Your instructions ▸
Below are some records; quote exactly the lines from the one that contains "Continue the OpenSCAD" through the one that contains "panel over the", inclusive, and no others.

Records for this exercise ▸
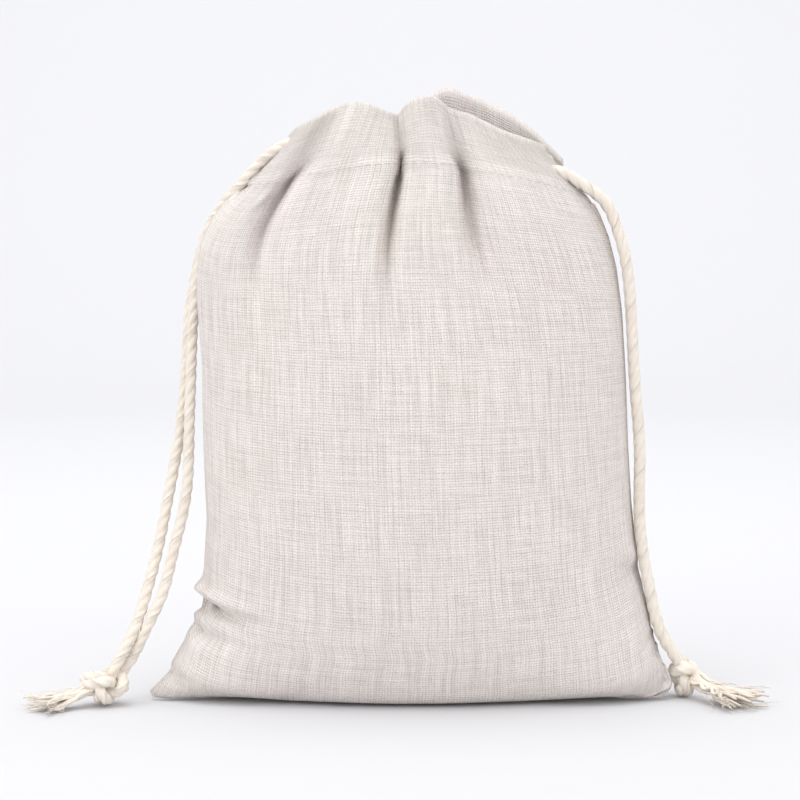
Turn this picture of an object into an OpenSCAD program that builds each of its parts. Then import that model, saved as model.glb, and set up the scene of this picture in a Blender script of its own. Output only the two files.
* * *
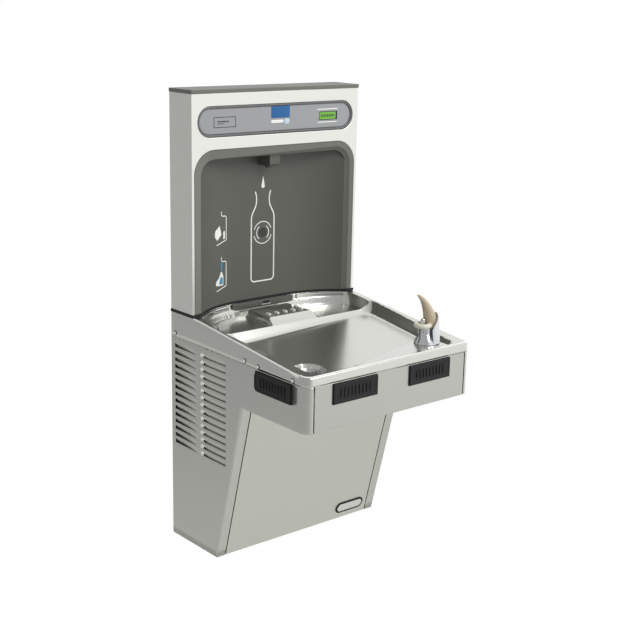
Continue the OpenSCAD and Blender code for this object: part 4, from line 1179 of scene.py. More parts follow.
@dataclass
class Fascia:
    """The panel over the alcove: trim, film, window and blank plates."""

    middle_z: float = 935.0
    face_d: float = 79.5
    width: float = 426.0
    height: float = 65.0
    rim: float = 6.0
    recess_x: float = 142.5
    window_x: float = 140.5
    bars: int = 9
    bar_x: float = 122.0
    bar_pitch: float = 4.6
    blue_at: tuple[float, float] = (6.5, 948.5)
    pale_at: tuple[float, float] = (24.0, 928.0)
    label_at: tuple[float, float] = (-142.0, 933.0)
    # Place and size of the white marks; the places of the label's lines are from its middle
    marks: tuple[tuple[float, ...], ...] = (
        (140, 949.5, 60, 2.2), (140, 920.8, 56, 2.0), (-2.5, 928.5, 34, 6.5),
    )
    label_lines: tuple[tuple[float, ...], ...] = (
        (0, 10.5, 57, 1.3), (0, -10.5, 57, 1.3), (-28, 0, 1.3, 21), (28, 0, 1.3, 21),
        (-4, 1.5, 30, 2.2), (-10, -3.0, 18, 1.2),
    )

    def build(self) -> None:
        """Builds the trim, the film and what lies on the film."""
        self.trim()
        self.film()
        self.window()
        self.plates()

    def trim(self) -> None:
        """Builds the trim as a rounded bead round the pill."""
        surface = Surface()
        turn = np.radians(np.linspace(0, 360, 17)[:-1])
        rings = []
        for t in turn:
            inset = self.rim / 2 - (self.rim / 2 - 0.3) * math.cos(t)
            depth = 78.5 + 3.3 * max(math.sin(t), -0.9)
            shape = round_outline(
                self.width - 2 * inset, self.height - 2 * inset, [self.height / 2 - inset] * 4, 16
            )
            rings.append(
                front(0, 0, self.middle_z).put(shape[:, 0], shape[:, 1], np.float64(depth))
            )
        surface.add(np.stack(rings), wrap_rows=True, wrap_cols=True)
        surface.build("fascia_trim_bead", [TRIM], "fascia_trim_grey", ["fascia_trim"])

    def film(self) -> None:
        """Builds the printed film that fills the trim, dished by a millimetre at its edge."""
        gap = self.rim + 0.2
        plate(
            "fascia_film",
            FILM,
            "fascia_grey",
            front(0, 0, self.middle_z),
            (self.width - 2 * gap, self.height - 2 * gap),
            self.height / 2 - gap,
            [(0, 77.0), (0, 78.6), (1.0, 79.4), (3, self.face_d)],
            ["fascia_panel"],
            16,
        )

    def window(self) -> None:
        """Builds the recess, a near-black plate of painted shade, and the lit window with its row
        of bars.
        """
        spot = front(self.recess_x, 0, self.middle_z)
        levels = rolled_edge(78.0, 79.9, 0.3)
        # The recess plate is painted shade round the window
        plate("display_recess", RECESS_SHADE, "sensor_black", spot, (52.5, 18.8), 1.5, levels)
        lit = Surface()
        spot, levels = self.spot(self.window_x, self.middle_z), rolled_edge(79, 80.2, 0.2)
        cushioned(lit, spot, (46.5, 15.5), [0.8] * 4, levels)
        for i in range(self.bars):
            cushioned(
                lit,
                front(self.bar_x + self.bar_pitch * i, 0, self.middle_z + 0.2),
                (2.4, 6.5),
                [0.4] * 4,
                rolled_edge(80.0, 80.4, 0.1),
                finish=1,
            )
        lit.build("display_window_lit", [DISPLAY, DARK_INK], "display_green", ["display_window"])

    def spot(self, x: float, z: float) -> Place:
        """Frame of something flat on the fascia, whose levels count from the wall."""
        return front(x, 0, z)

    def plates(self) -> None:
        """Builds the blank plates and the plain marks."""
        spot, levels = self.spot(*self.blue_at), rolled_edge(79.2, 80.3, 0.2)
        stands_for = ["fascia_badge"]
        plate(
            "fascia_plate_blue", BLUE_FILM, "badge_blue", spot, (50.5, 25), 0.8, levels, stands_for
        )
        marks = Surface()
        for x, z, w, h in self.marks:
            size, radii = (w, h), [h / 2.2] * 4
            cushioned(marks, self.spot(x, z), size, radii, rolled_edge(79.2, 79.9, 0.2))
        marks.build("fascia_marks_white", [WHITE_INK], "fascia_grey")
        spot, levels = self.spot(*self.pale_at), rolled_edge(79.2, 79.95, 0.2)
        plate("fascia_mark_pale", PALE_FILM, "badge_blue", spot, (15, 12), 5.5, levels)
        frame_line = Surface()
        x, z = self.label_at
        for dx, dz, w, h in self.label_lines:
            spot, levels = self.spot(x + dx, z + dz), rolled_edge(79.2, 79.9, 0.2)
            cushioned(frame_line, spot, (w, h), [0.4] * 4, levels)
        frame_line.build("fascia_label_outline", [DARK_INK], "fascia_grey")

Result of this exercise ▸
Continue the OpenSCAD and Blender code for this object: part 4, from line 1179 of scene.py. More parts follow.
@dataclass
class Fascia:
    """The panel over the alcove: trim, film, window and blank plates."""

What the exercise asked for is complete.